Es ist unsere Aufgabe, das jüdische Leben in Deutschland zu schützen und zu verteidigen. Das gilt – und das muss man angesichts aktueller Ereignisse leider betonen – auch und gerade für Menschen, die politische Verantwortung tragen. Und zwar nicht nur in Sonntagsreden, sondern wenn es darauf ankommt. Wenn es einen vielleicht etwas kostet. Denn der Kampf gegen den Antisemitismus darf niemals zum bloßen Faktor der Kalkulation des eigenen Machterhalts werden.

Mit umso mehr Sorge beobachte ich, dass sich gegenwärtig Grenzen verschieben, die nicht verschoben werden dürfen. Der Imperativ des "Nie Wieder!“ muss gelten, unverrückbar.

Er gehört zu den Grundfesten dieser Republik. Und es ist Aufgabe aller Demokratinnen und Demokraten, ihn ohne Wenn und Aber zu verteidigen!

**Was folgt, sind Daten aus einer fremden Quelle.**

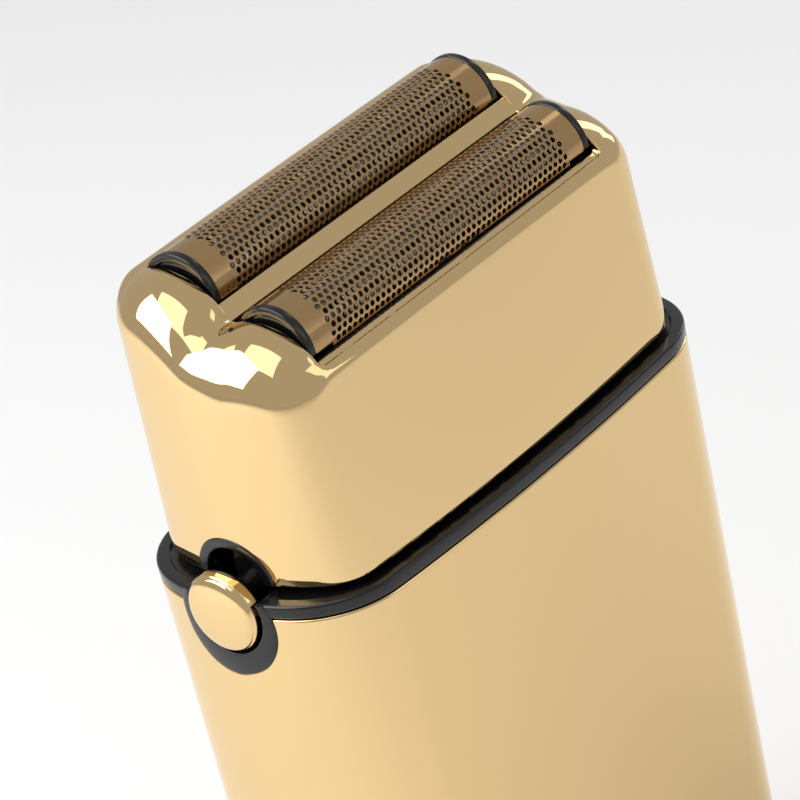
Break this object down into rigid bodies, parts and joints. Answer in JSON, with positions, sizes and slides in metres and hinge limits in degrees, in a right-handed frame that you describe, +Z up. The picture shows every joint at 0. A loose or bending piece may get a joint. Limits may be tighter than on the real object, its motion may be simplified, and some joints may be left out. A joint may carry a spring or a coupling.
{
  "type": "foil shaver",
  "caption": "Cordless foil shaver: flat oval body, slanted lift-off head with arched perforated foils over oscillating cutters, release buttons in the narrow ends.",
  "frame": {"origin": "middle of the flat bottom cap the shaver stands on", "axes": "+Z up out of the head, +X along the foils towards the right narrow end, -Y out of the front broad face, which carries the power slider and the lower foil"},
  "size_m": [0.0638, 0.029, 0.1097],
  "materials": {
    "mirror_gold": "polished gold plating",
    "foil_metal": "thin gold-tinted nickel foil",
    "black_plastic": "satin black moulding",
    "dark_plastic": "matte dark grey moulding",
    "white_plastic": "natural acetal",
    "steel": "ground steel",
    "brass": "turned brass",
    "nickel": "nickel plated strip",
    "board": "green solder mask",
    "cell_wrap": "shrink sleeve",
    "rubber": "soft black rubber",
    "lens": "clear moulded light pipe"
  },
  "bodies": {
    "body": {"body_sleeve": "mirror_gold", "collar": "black_plastic", "bottom_cap": "black_plastic", "cap_screw_1": "steel", "cap_screw_2": "steel", "charging_socket": "dark_plastic", "socket_pin": "nickel", "battery_cell": "cell_wrap", "battery_tab_bottom": "nickel", "battery_tab_top": "nickel", "circuit_board": "board", "switch_body": "steel", "slider_bezel": "black_plastic", "charge_light_lens": "lens", "chassis": "dark_plastic", "motor_can": "steel", "motor_end_bell": "white_plastic", "motor_screw_1": "steel", "motor_screw_2": "steel", "deck_plate": "black_plastic", "deck_seal": "rubber", "deck_screw_1": "steel", "deck_screw_2": "steel", "deck_screw_3": "steel", "deck_screw_4": "steel", "button_spring_left": "steel", "button_spring_right": "steel"},
    "rotor": {"motor_shaft": "steel", "eccentric": "brass", "eccentric_roller": "steel"},
    "carriage": {"drive_bridge": "white_plastic", "cutter_spring_front": "steel", "cutter_spring_rear": "steel"},
    "cutter_front": {"cutter_holder_front": "dark_plastic", "cutter_blade_front": "steel"},
    "cutter_rear": {"cutter_holder_rear": "dark_plastic", "cutter_blade_rear": "steel"},
    "head": {"head_housing": "mirror_gold", "head_liner": "black_plastic"},
    "foil_unit_front": {"foil_front": "foil_metal", "foil_cassette_front": "black_plastic"},
    "foil_unit_rear": {"foil_rear": "foil_metal", "foil_cassette_rear": "black_plastic"},
    "left_button": {"release_button_left": "mirror_gold"},
    "right_button": {"release_button_right": "mirror_gold"},
    "slider": {"power_slider": "mirror_gold"}
  },
  "joints": [
    {"name": "head_lift", "type": "slide", "parent": "body", "child": "head", "axis": [0, 0, 1], "range_m": [0, 0.035]},
    {"name": "foil_float_front", "type": "slide", "parent": "head", "child": "foil_unit_front", "axis": [0, 0.3567, -0.9342], "range_m": [0, 0.0006], "stiffness_N_per_m": 900, "springref_m": -0.0004},
    {"name": "foil_float_rear", "type": "slide", "parent": "head", "child": "foil_unit_rear", "axis": [0, 0.3567, -0.9342], "range_m": [0, 0.0006], "stiffness_N_per_m": 900, "springref_m": -0.0004},
    {"name": "carriage_slide", "type": "slide", "parent": "body", "child": "carriage", "axis": [1, 0, 0], "range_m": [-0.001, 0.001]},
    {"name": "cutter_float_front", "type": "slide", "parent": "carriage", "child": "cutter_front", "axis": [0, 0.3567, -0.9342], "range_m": [0, 0.0006], "stiffness_N_per_m": 600, "springref_m": -0.0006, "deforming": ["cutter_spring_front"]},
    {"name": "cutter_float_rear", "type": "slide", "parent": "carriage", "child": "cutter_rear", "axis": [0, 0.3567, -0.9342], "range_m": [0, 0.0006], "stiffness_N_per_m": 600, "springref_m": -0.0006, "deforming": ["cutter_spring_rear"]},
    {"name": "motor_spin", "type": "hinge", "parent": "body", "child": "rotor", "pos_m": [0, 0, 0.06], "axis": [0, 0, 1], "continuous": true},
    {"name": "left_button_press", "type": "slide", "parent": "body", "child": "left_button", "axis": [1, 0, 0], "range_m": [0, 0.001], "stiffness_N_per_m": 700, "springref_m": -0.0008},
    {"name": "right_button_press", "type": "slide", "parent": "body", "child": "right_button", "axis": [-1, 0, 0], "range_m": [0, 0.001], "stiffness_N_per_m": 700, "springref_m": -0.0008},
    {"name": "power_slide", "type": "slide", "parent": "body", "child": "slider", "axis": [0, 0, 1], "range_m": [0, 0.003]}
  ],
  "couplings": [
    {"joint": "cutter_float_front", "follows": "foil_float_front", "ratio": 1},
    {"joint": "cutter_float_rear", "follows": "foil_float_rear", "ratio": 1}
  ]
}
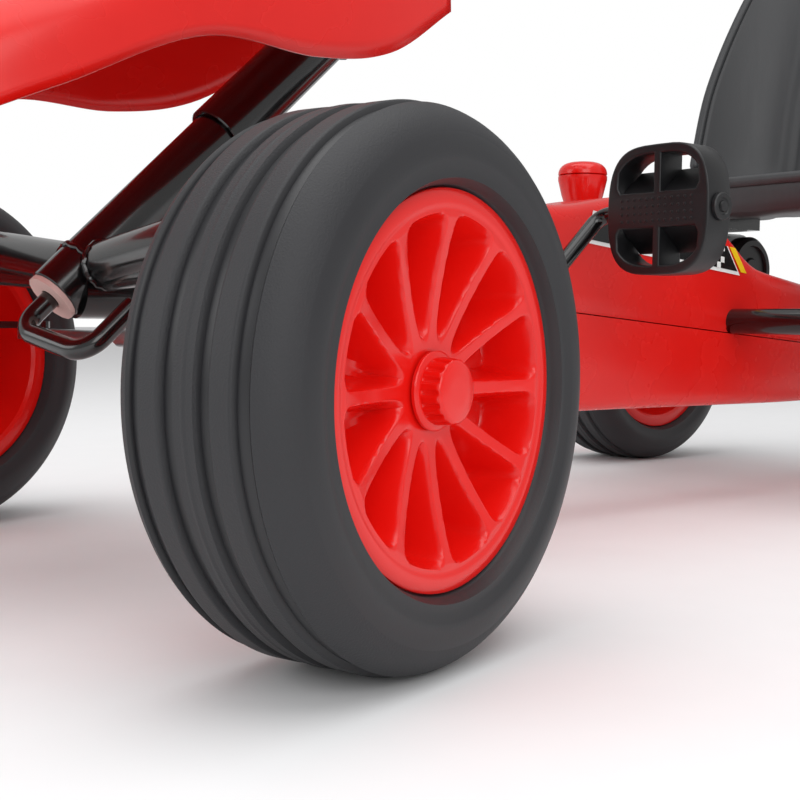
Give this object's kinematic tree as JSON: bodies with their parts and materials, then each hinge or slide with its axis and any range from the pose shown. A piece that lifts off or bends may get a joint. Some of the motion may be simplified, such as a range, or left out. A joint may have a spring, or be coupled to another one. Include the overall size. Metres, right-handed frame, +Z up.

Es gibt kaum einen besseren Ort, um sich das bewusst zu machen als hier, in dieser Stadt. Denn Frankfurt steht nicht nur für unsere deutsche Demokratiegeschichte. Frankfurt steht zugleich für die Traditionen und Brüche des jüdischen Lebens in Deutschland, für die grausamen Pogrome des Mittelalters (1241 und 1349), für die Shoa. Mit Orten des Gedenkens – wie der Erinnerungsstätte an der Großmarkthalle.

Mit Orten des Lernens – wie dem Jüdischen Museum. Dieses Museum vermittelt eindrucksvoll die Höhen und Tiefen jüdischer Geschichte und Kultur in Frankfurt. Ich habe im vergangenen Jahr ganz bewusst meinen Amtskolleginnen aus Deutschland, Liechtenstein, Luxemburg, Österreich und der Schweiz dorthin eingeladen. Wer es gesehen hat, versteht besser, warum es eben keine Selbstverständlichkeit ist, dass wir heute diesen besonderen Festakt feiern.

Der Nationalsozialismus hat hier in Frankfurt eine über acht Jahrhunderte gewachsene jüdische Kultur und ihre Institutionen zerstört.

12.000 Frankfurter Jüdinnen und Juden wurden in den Vernichtungslagern ermordet. Hier vor Ort überlebten nur etwa 160 die mit kalter Präzision durchorganisierte, millionenfache Verfolgung, Entrechtung, Erniedrigung und Ermordung.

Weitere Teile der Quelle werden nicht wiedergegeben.